• **Data segment**
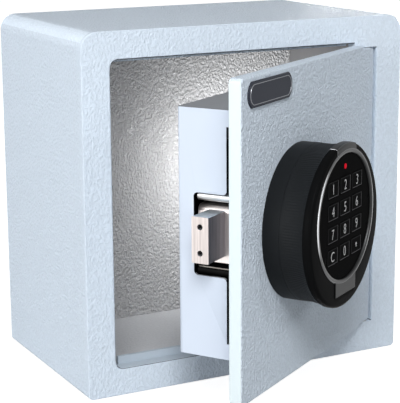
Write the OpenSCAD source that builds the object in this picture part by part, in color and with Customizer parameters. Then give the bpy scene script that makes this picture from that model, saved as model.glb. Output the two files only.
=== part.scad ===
// Small electronic safe: a steel cabinet with a front frame, a flush door on two hidden hinge pins,
// a bolt box on the back of the door, and a round knob that carries the keypad and throws the bolt.
// Lengths are in millimetres. The origin is the centre of the base, +Z is up and the front faces -Y.
// The door stands open. Its pieces are described closed and then swung about the hinge pins.

/* [Cabinet] */
// Width of the cabinet
body_w = 200; // [190:1:260]
// Height of the cabinet
body_h = 200; // [190:1:280]
// Depth of the cabinet from front face to back face
body_d = 121; // [100:1:250]
// Thickness of the cabinet's top, sides and base
wall = 4; // [2.5:0.5:6]
// Thickness of the back panel
back_t = 4; // [2.5:0.5:8]
// Radius of the two long upper corners
corner_r = 9.4; // [7:0.2:16]
// Radius of the two long lower corners
foot_r = 2.5; // [1:0.5:6]
// Gap round the back panel, closed by its weld and the paint
weld_gap = 0.1; // [0.05:0.05:0.3]

/* [Anchor holes] */
// Diameter of the holes for the anchor bolts
anchor_d = 9; // [6:0.5:13]
// Distance between the two anchor holes of the back and of the base
anchor_pitch = 140; // [60:5:160]

/* [Front frame] */
// Width of the frame beside the door
frame_side = 16.4; // [12:0.2:24]
// Width of the frame above and below the door
frame_end = 15.4; // [12:0.2:24]
// Thickness of the frame's face
frame_t = 3; // [2:0.5:5]
// Thickness of the lip that lines the opening
lip_t = 2.5; // [1.5:0.5:4]
// Corner radius of the opening
opening_r = 4.5; // [3:0.5:8]

/* [Door stops] */
// How far the stop reaches into the opening at the bottom
stop_bottom = 4; // [2:0.2:6]
// How far the stop reaches into the opening at the top
stop_top = 1.8; // [1:0.2:6]
// Thickness of the stop strips
stop_t = 2.5; // [1.5:0.5:4]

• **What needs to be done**
Reproduce only the lines from the top of the material through the one bearing "opening_r = 4.5; // [3:0.5:8]", each exactly as it stands.

• **Answer below**
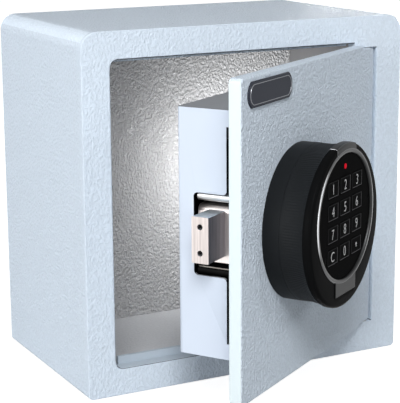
Write the OpenSCAD source that builds the object in this picture part by part, in color and with Customizer parameters. Then give the bpy scene script that makes this picture from that model, saved as model.glb. Output the two files only.
=== part.scad ===
// Small electronic safe: a steel cabinet with a front frame, a flush door on two hidden hinge pins,
// a bolt box on the back of the door, and a round knob that carries the keypad and throws the bolt.
// Lengths are in millimetres. The origin is the centre of the base, +Z is up and the front faces -Y.
// The door stands open. Its pieces are described closed and then swung about the hinge pins.

/* [Cabinet] */
// Width of the cabinet
body_w = 200; // [190:1:260]
// Height of the cabinet
body_h = 200; // [190:1:280]
// Depth of the cabinet from front face to back face
body_d = 121; // [100:1:250]
// Thickness of the cabinet's top, sides and base
wall = 4; // [2.5:0.5:6]
// Thickness of the back panel
back_t = 4; // [2.5:0.5:8]
// Radius of the two long upper corners
corner_r = 9.4; // [7:0.2:16]
// Radius of the two long lower corners
foot_r = 2.5; // [1:0.5:6]
// Gap round the back panel, closed by its weld and the paint
weld_gap = 0.1; // [0.05:0.05:0.3]

/* [Anchor holes] */
// Diameter of the holes for the anchor bolts
anchor_d = 9; // [6:0.5:13]
// Distance between the two anchor holes of the back and of the base
anchor_pitch = 140; // [60:5:160]

/* [Front frame] */
// Width of the frame beside the door
frame_side = 16.4; // [12:0.2:24]
// Width of the frame above and below the door
frame_end = 15.4; // [12:0.2:24]
// Thickness of the frame's face
frame_t = 3; // [2:0.5:5]
// Thickness of the lip that lines the opening
lip_t = 2.5; // [1.5:0.5:4]
// Corner radius of the opening
opening_r = 4.5; // [3:0.5:8]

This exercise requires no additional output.